──────── Available data

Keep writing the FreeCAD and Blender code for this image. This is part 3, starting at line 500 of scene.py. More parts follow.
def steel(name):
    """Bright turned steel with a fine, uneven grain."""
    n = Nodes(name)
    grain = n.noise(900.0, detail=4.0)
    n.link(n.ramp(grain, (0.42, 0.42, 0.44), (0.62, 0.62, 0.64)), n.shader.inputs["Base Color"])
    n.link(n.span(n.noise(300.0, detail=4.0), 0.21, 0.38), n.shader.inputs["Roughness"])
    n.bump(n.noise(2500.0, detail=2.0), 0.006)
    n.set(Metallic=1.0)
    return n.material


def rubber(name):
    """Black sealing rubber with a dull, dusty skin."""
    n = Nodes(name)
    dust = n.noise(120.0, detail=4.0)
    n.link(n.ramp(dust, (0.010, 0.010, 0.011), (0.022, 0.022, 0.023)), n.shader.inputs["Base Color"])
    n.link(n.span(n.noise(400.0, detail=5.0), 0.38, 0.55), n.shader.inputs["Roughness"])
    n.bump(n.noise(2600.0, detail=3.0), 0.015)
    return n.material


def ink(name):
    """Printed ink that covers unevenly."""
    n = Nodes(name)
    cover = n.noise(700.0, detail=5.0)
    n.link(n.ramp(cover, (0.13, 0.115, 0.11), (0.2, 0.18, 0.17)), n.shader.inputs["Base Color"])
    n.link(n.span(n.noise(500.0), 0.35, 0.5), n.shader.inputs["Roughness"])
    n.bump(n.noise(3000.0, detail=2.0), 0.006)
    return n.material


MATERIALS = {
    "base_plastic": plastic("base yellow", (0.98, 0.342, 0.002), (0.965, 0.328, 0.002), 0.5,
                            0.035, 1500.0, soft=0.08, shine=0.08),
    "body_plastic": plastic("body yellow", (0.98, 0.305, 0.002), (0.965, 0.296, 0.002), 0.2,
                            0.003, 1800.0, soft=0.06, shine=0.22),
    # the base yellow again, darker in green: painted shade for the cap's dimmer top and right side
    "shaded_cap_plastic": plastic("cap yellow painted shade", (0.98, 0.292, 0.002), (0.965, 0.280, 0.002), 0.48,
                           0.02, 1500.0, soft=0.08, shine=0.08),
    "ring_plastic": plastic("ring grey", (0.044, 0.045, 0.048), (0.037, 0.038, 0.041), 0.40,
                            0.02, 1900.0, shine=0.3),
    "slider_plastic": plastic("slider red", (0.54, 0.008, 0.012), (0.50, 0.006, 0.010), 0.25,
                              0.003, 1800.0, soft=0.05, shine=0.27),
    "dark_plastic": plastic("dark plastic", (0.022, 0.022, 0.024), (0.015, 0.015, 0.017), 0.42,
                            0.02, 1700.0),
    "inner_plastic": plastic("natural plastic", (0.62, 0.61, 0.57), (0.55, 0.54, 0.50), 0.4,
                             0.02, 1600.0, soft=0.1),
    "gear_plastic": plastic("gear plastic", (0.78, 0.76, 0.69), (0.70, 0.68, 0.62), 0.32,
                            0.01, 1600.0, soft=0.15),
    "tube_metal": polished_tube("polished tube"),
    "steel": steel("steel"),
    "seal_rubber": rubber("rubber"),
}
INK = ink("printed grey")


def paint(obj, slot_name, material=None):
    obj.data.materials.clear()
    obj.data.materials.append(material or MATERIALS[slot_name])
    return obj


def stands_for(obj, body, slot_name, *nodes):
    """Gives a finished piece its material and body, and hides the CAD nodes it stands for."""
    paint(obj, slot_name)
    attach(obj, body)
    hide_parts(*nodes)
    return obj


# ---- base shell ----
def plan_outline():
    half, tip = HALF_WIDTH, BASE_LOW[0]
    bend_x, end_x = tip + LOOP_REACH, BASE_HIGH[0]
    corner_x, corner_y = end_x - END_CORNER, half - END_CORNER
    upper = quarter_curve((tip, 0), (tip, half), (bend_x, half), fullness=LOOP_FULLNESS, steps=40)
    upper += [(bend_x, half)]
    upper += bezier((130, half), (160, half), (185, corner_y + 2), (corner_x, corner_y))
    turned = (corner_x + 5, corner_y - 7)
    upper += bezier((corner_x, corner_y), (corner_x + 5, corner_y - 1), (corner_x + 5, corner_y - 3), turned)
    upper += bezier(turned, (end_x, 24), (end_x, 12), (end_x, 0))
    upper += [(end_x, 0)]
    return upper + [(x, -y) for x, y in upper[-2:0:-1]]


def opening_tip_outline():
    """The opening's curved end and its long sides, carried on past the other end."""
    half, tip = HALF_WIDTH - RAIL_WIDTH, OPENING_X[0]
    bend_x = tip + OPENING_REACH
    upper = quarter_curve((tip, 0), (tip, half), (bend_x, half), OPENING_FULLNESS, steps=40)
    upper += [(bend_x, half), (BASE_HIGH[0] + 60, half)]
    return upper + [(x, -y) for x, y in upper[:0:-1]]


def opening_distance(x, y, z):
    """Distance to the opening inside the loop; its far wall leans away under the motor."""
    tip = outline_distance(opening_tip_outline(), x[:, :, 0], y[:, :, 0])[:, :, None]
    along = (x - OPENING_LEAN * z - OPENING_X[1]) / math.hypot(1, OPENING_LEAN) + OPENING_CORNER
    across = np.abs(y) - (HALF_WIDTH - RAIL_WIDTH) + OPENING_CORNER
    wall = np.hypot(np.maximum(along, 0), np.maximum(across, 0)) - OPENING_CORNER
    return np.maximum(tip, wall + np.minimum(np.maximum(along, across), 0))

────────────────

■ Short problem
Quote word for word the lines from the line holding "hide_parts(*nodes)" through the line holding "return upper + [(x, -y) for x, y in upper[-2:0:-1]]"; include both of those lines and add nothing.

■ Correct output
    hide_parts(*nodes)
    return obj


# ---- base shell ----
def plan_outline():
    half, tip = HALF_WIDTH, BASE_LOW[0]
    bend_x, end_x = tip + LOOP_REACH, BASE_HIGH[0]
    corner_x, corner_y = end_x - END_CORNER, half - END_CORNER
    upper = quarter_curve((tip, 0), (tip, half), (bend_x, half), fullness=LOOP_FULLNESS, steps=40)
    upper += [(bend_x, half)]
    upper += bezier((130, half), (160, half), (185, corner_y + 2), (corner_x, corner_y))
    turned = (corner_x + 5, corner_y - 7)
    upper += bezier((corner_x, corner_y), (corner_x + 5, corner_y - 1), (corner_x + 5, corner_y - 3), turned)
    upper += bezier(turned, (end_x, 24), (end_x, 12), (end_x, 0))
    upper += [(end_x, 0)]
    return upper + [(x, -y) for x, y in upper[-2:0:-1]]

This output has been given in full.